O “eu” corpo e a “tirania do exercício físico”

    O ser humano é um ser corporal. Ele é o dono do seu corpo e deve adaptar-se ao ambiente pelo seu corpo. A aceitação de si como pessoa, portanto, passa pela aceitação das limitações do seu corpo1. No corpo humano a natureza e a cultura se interrelacionam, onde conceitos, arquétipos e modelos se criam e se renovam para novas referências e orientações da condição humana. Assim, o corpo humano, modelado por preceitos culturais, se configura como realidade objetiva dos nossos desejos, ideais e fantasias – deixa de ser a natureza primeira (biológica) e se constitui como construção cultural (BENTO, 2007).

    Conforme pressupostos filosóficos contemporâneos, portanto, o indivíduo é o corpo e o corpo é o indivíduo2, e é nesse ser humano ‘corpo’, que se constrói a sua identidade, sua história. Esse corpo ‘ser humano’, por fim, é aquele que submete a sua natureza primeira às intervenções culturais ao qual se situa.

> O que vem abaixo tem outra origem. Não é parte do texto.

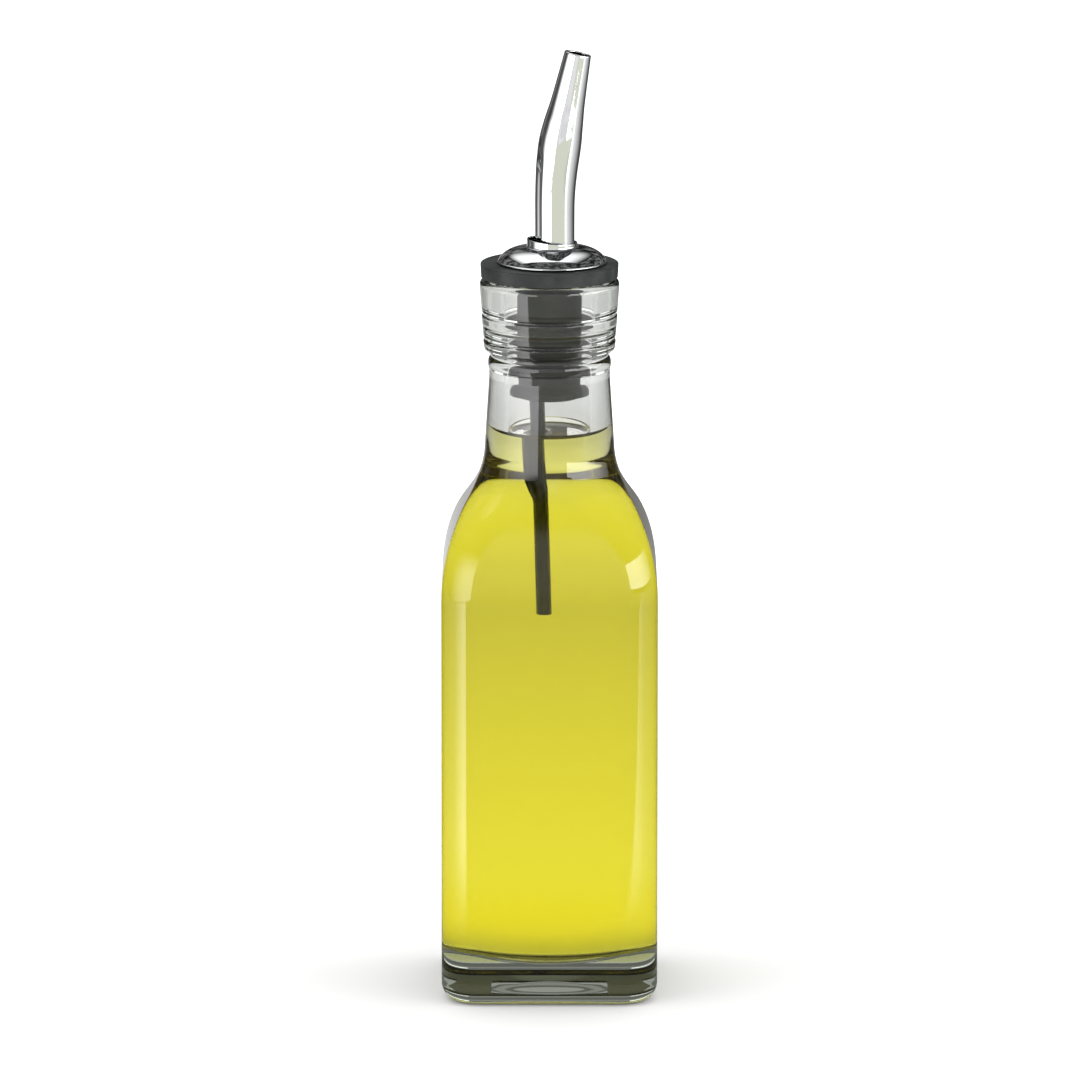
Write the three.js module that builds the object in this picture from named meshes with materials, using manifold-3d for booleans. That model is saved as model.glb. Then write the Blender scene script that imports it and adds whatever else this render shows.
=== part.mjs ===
// A square table bottle of clear glass, filled with olive oil, with a chrome pourer in its mouth.
// Millimetres, +Z up. The origin is the centre of the base. The spout leans towards +X, and the
// view from the front looks along +Y.

import * as THREE from 'three';
import { mergeVertices } from 'three/addons/utils/BufferGeometryUtils.js';
import Module from 'manifold-3d';

const wasm = await Module();
wasm.setup();

// Driving dimensions
const GAP = 0.3;            // clearance between pieces that touch
const WELD = 1e-4;          // vertices closer than this are one vertex
const ARC_STEPS = 3;        // steps along a bent stretch of an outline, doubled on arcs
const SQUARE_SIDES = 48;    // sides of the bottle and of the oil
const ROUND_SIDES = 32;     // sides of the stopper and of the cap
const TUBE_SIDES = 20;      // sides of the spout and of the breather tube
const CORNER_BIAS = 0.45;   // how much closer the sides stand at the four corners

const BODY = { half: 24, corner: 8, heel: 4, wall: 3, innerCorner: 7 };
const BASE = { pushUp: 1.2, restInner: 13, floor: 7.0, bowlRadius: 75, floorFillet: 3.2 };
const SHOULDER = { start: 90.5, inset: 19, rise: 29.5, turn: 0.783, roundAt: 117, flare: 14.63, flareAt: 117.3 };
const CAVITY = {
  start: 88, inset: 17, rise: 28, turn: 0.848, roundAt: 115.5, flare: 9.45, flareAt: 117.4, neck: 9.3, neckAt: 122.5,
};
const NECK = { foot: 14.42, footAt: 122.5, waist: 13.4, waistAt: 138.5, undercut: 13.0 };
const BEAD = { z: 141.6, half: 1.4, radius: 13.65 };
const FINISH = {
  bottom: 144.0, low: 14.5, chamfer: 0.9, top: 160.4, high: 15.5, lip: 1.4, groove: 0.35, grooveHalf: 0.45,
};
const GROOVES = [147.0, 152.6];
const BORE = { low: 9.3, lowAt: 148.5, high: 10.05, highAt: 150, mouthRound: 0.8 };

const OIL = { level: 125.7, meniscus: 1.1, meniscusWidth: 1.6 };

const FLANGE = { radius: 15.3, foot: 15.15, bottom: 160.75, top: 163.8, edge: 0.2 };
const PLUG = { core: 7.1, tip: 6.65, tipTop: 142, bottom: 133.7, edge: 0.3 };
// Soft fins round the plug, thick at the root and thin at the rim
const FINS = [
  { z: 135.2, root: 2.6, rim: 1.0, radius: 8.85 },
  { z: 140.4, root: 2.2, rim: 0.9, radius: 9.0 },
  { z: 146.2, root: 3.4, rim: 1.2, radius: 9.0 },
  { z: 151.4, root: 3.6, rim: 1.7, radius: 9.7 },
];
const POUR_BORE = { x: 2.6, radius: 2.95 };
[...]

E para os padrões estéticos contemporâneos, o corpo – o indivíduo – deve expressar saúde, beleza e perfeição, ideais que podem ser alcançados pelo exercício físico, pelas tecnologias, pelo consumo exacerbado de suplementos alimentares e produtos diets, lights, cosméticos e uso de hormônios. No contexto da boa forma – que se observa em constante difusão nas mídias – o corpo é o centro das atenções e, para o alcance da estética perfeita e da sua identidade, nele se estabelece uma “tirania do exercício físico”.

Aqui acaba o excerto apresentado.